Kathmandu to Lukla to Phakding

5am came so early. I showered again because I knew showering was going to be a luxury the next two weeks. We had to meet our Kandoo group in the hotel lobby at 6am. We had met everyone the night before in our briefing meeting. Now it was go time. We were given a sack breakfast and then we headed to the Kathmando airport. We had to fly to Lukla. Seems like no big deal but it actually is. They say it is the most dangerous flight in the world. The runway in Lukla is the shortest in the world and so it can de a little dicey. We were going to be flying on a very small plane in the Himalayas to this little mountain town. Often the flights are delayed or cancelled because of unsafe flying conditions. Luckily for us we didn't have any problems.

The airport is so small and so very dirty.
 Boarding our flight. If you sit on the left you get to see the Himalayas the entire flight.
 It really was such a tiny plane. 20 people on board including the two pilots.
 Let's just say I never knew you could fly so close to mountains. I was very grateful to get off the plane.
 Watching other planes take off and head back to Lukla. The runway is so short and there are mountains right there. SCARY!!!!!
 Once we got off the plane we headed to a tea house to organize all of our stuff. We had to rearrange our bags and get water. In the courtyard we had our first mountain sighting.
We could now have 15KG in the bag the porter would carry and the rest in our daypacks. To fly we were allowed 10kg in one bag and 5kg in the other. Lukla is a small town at 9,300ft elevation. It is much cleaner than Kathmandu. There aren't very many people and no motorized vehicles so that helps. it was exciting to finally be trekking.

Walking through Lukla.
 The archway that officially marks the beginning and end of the trek!
 There were so many Stupa's along the way. Everyday. Multiple times a day we saw them!
 Crossing our first suspension bridges. We would cross a bunch the first two days of the hike.

 Our little group right before we crossed the last bridge that lead to our tea house. The weather was amazing.
The first day of hiking was 5.6 miles and mostly gradual downhill. I was not suspecting any downhill so that was a surprise. We stayed in Phakding which has an elevation of 8500ft, almost 1000 ft less than Lukla. Looking at Phakding from across the river.
 Our rooms looked very similar every night but I took a picture every night just to document it. This was one of the better rooms because we had our own western bathroom.
There was also hot water so I was able to take a shower which was so nice. Once we got to the tea house we quickly changed out of our sweaty clothes, set up our room, and then went to the common room to hang out. We repeated this pretty much every day.

They would usually start a fire between 5 and 5:30. The fire would burn for around two hours and would heat a small area right around the fireplace. The teahouses were cold, but we knew they would be. Really not much different than the temperature outside. This first night we had no idea how cold it would get further up.
 We shared this tea house with the nicest couple from Hungary in their late 50's or early 60's and a family from Abu Dhabi. The family had two sons. It was fun to meet new people and hear their stories. Overall the first day of hiking was great. The temperature was pleasant and the terrain was quite easy.
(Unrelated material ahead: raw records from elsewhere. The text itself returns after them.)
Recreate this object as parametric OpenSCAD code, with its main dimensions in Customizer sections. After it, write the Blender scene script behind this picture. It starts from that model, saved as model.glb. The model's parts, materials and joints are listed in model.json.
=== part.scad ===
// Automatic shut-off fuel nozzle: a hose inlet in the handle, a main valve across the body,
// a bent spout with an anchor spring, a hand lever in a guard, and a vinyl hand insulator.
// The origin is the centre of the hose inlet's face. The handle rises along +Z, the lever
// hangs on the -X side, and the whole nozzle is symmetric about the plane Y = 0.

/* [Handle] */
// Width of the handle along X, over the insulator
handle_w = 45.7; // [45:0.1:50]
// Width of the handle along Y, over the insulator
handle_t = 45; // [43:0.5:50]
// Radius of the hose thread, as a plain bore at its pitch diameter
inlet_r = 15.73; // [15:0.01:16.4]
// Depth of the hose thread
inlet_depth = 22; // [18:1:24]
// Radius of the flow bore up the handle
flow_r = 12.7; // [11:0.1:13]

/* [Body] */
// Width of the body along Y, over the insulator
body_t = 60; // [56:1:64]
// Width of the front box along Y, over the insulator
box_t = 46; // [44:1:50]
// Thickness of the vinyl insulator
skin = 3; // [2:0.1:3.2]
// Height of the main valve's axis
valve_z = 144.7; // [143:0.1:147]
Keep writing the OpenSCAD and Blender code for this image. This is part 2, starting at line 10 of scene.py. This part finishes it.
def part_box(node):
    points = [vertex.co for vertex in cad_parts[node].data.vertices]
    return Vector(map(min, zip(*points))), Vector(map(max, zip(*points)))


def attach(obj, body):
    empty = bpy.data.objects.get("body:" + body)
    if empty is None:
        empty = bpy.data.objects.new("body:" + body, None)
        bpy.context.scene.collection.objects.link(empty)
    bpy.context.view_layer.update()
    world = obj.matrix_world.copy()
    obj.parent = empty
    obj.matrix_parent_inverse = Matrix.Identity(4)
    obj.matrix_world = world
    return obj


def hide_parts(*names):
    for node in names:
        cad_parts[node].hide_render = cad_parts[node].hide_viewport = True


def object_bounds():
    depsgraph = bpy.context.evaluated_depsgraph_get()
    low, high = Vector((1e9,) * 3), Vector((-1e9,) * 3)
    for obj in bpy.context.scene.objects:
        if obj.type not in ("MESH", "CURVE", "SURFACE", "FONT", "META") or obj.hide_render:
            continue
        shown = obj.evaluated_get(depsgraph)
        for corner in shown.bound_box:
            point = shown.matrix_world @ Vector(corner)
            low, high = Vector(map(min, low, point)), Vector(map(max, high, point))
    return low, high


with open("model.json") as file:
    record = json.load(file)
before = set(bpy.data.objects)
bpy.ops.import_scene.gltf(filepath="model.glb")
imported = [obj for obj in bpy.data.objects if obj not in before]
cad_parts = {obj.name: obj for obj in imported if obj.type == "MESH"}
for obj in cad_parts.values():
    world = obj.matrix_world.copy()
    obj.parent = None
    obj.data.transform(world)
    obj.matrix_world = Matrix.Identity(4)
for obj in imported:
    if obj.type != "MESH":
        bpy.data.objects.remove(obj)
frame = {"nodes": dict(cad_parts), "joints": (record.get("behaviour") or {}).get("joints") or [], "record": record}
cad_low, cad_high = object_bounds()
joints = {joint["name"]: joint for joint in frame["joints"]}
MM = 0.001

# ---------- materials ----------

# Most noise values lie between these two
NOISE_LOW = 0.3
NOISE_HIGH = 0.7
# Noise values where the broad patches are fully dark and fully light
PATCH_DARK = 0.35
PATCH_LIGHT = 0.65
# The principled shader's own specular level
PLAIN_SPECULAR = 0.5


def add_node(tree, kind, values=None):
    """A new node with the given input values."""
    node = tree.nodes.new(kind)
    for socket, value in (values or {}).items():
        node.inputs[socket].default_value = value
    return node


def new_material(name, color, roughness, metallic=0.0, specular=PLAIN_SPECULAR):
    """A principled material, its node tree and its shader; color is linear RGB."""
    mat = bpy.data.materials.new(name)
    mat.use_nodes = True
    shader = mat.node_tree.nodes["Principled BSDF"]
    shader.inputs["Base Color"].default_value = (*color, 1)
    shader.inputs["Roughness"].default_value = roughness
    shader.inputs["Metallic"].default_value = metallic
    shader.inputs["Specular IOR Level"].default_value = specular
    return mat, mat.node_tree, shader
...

A couple of thoughts from the notes section on my phone: The trail is so crowded and dusty. Dusty because of the crowds. There are hundreds of people in the Khumba valley trekking any given day during the winter season. We are never alone on the trail. Interestingly this is way less people than peak season. Peak season sees 5000 people a day in the valley. That is insane.

It also just constantly smells like animal waste, which is unfortunate because I know the pine trees must smell glorious we just can't smell them.

Who knew you could cross a cow and a yak to get Dzo? Cattle aren't good working animals and yaks don't go below 3000m so we saw lots Dzo's and mules on the trail today.

 It is always comforting to see the heavy stock animals cross the suspension bridges. It gives me hope they won't break on me!